'''

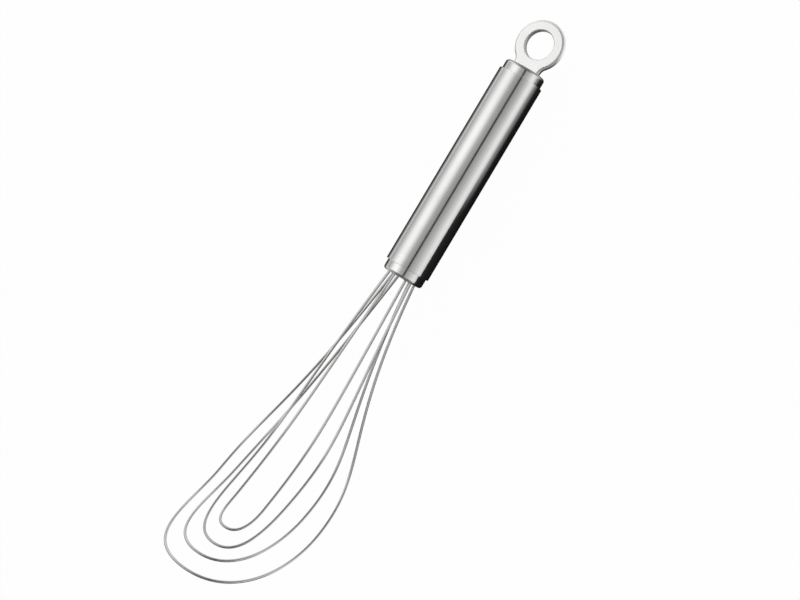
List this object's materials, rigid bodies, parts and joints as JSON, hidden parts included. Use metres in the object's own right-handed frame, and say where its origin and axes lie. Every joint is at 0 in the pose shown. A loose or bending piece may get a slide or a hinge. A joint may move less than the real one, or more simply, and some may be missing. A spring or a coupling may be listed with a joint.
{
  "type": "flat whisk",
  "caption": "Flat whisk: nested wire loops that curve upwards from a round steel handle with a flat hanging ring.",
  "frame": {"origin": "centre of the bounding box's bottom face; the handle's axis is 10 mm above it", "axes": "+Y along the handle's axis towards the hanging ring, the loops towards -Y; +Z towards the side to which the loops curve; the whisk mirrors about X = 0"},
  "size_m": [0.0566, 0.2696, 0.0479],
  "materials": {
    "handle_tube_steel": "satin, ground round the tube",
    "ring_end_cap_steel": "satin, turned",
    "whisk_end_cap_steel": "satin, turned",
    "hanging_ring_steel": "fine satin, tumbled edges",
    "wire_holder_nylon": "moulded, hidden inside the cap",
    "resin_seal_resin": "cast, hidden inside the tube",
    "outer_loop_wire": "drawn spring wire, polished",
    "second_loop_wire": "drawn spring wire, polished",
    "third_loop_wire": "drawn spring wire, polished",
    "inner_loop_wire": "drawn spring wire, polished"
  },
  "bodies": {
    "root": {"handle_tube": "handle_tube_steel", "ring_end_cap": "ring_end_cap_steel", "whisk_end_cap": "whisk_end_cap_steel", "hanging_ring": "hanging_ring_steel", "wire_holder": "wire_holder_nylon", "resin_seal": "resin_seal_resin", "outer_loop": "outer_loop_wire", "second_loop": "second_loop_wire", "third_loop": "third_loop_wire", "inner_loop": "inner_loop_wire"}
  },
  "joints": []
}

'''

**Aim:** Repeat the data verbatim.

**Output for this task:**
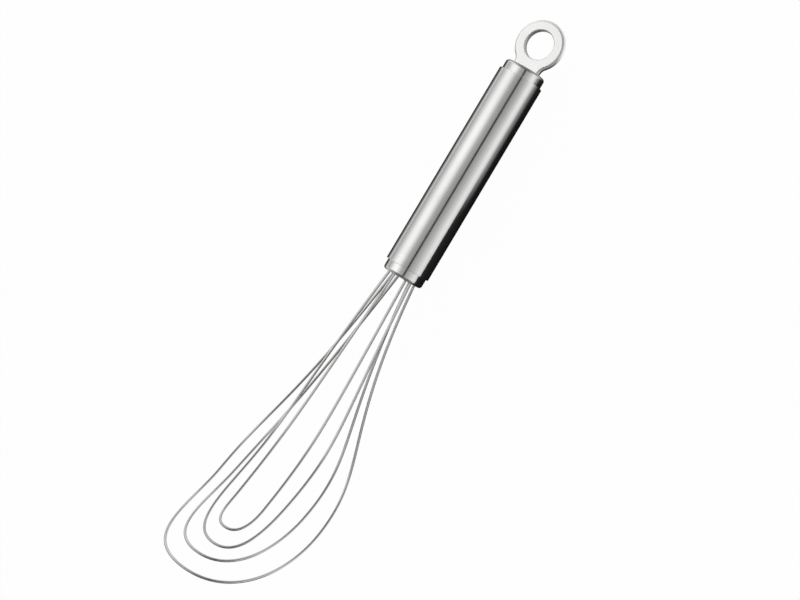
List this object's materials, rigid bodies, parts and joints as JSON, hidden parts included. Use metres in the object's own right-handed frame, and say where its origin and axes lie. Every joint is at 0 in the pose shown. A loose or bending piece may get a slide or a hinge. A joint may move less than the real one, or more simply, and some may be missing. A spring or a coupling may be listed with a joint.
{
  "type": "flat whisk",
  "caption": "Flat whisk: nested wire loops that curve upwards from a round steel handle with a flat hanging ring.",
  "frame": {"origin": "centre of the bounding box's bottom face; the handle's axis is 10 mm above it", "axes": "+Y along the handle's axis towards the hanging ring, the loops towards -Y; +Z towards the side to which the loops curve; the whisk mirrors about X = 0"},
  "size_m": [0.0566, 0.2696, 0.0479],
  "materials": {
    "handle_tube_steel": "satin, ground round the tube",
    "ring_end_cap_steel": "satin, turned",
    "whisk_end_cap_steel": "satin, turned",
    "hanging_ring_steel": "fine satin, tumbled edges",
    "wire_holder_nylon": "moulded, hidden inside the cap",
    "resin_seal_resin": "cast, hidden inside the tube",
    "outer_loop_wire": "drawn spring wire, polished",
    "second_loop_wire": "drawn spring wire, polished",
    "third_loop_wire": "drawn spring wire, polished",
    "inner_loop_wire": "drawn spring wire, polished"
  },
  "bodies": {
    "root": {"handle_tube": "handle_tube_steel", "ring_end_cap": "ring_end_cap_steel", "whisk_end_cap": "whisk_end_cap_steel", "hanging_ring": "hanging_ring_steel", "wire_holder": "wire_holder_nylon", "resin_seal": "resin_seal_resin", "outer_loop": "outer_loop_wire", "second_loop": "second_loop_wire", "third_loop": "third_loop_wire", "inner_loop": "inner_loop_wire"}
  },
  "joints": []
}